I know your recommendations lean heavily towards Apple. Have you put anymore thought into those article ideas I mentioned a week or so ago?
Ok back to the same question. Buddy has a strong tech background but isn’t planning on tinkering with XDA and the like. Razor or Prime? Is there anything that you lose in not getting the manufacturer shit? I don’t know what Android is up to these days…but is pure Google better than Moto’s version of it? Simmons, I presume you’re still going Prime, right? What about battery life? MOto seems to have placed a massive battery in this thing…
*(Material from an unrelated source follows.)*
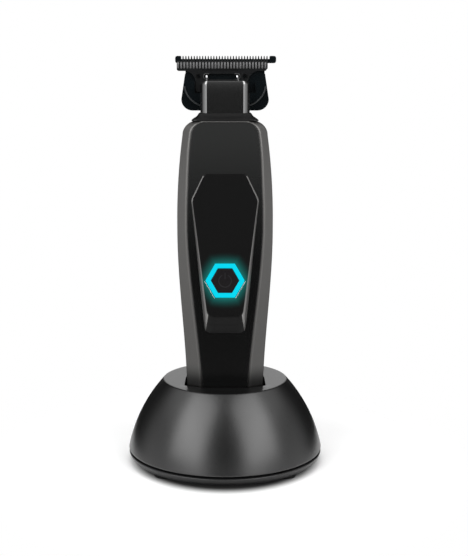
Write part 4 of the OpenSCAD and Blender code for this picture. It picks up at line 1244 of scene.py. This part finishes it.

The only thing I know for sure about the Prime is that it’s called something else and may be announced to night, probably going to be Samsung, that’s the consensus.
I’ll get it for a few reasons, chiefly that it’s going to carry the Nexus badge, that if it’s Samsung it probably won’t be worse than the Nexus S of which I am rather fond. If it’s not available on T-Mo I’ll either wait or jump to another carrier, but that would take a lot of soul searching.
Samsung, unlike Motorola, has made it quite clear that they’re very developer-friendly. And of course the Nexus is the go-to phone for XDA-like interest, and that’s important to me.
For me pure Google is definitely better. But if I had a job that was considering BYOD for Androids rather than forcing you to use a Blackberry with their BES, whatever Motorola announced today with respect to BES-like manageability this RAZR can do (which I’m guessing is Motorola software), if that is significantly better than what Android offers in that department, which ain’t bad, then I might have an easier time getting the company to budge and let me use an Android phone on their tab.
Pure google is always better. Skins on top of UI always make a mess. Pure google or nothing.
Sent from my mango Windows Phone
I agree. Plus, in light of the sense debacle discovered recently, I’d stay far away from HTC android phones for a while.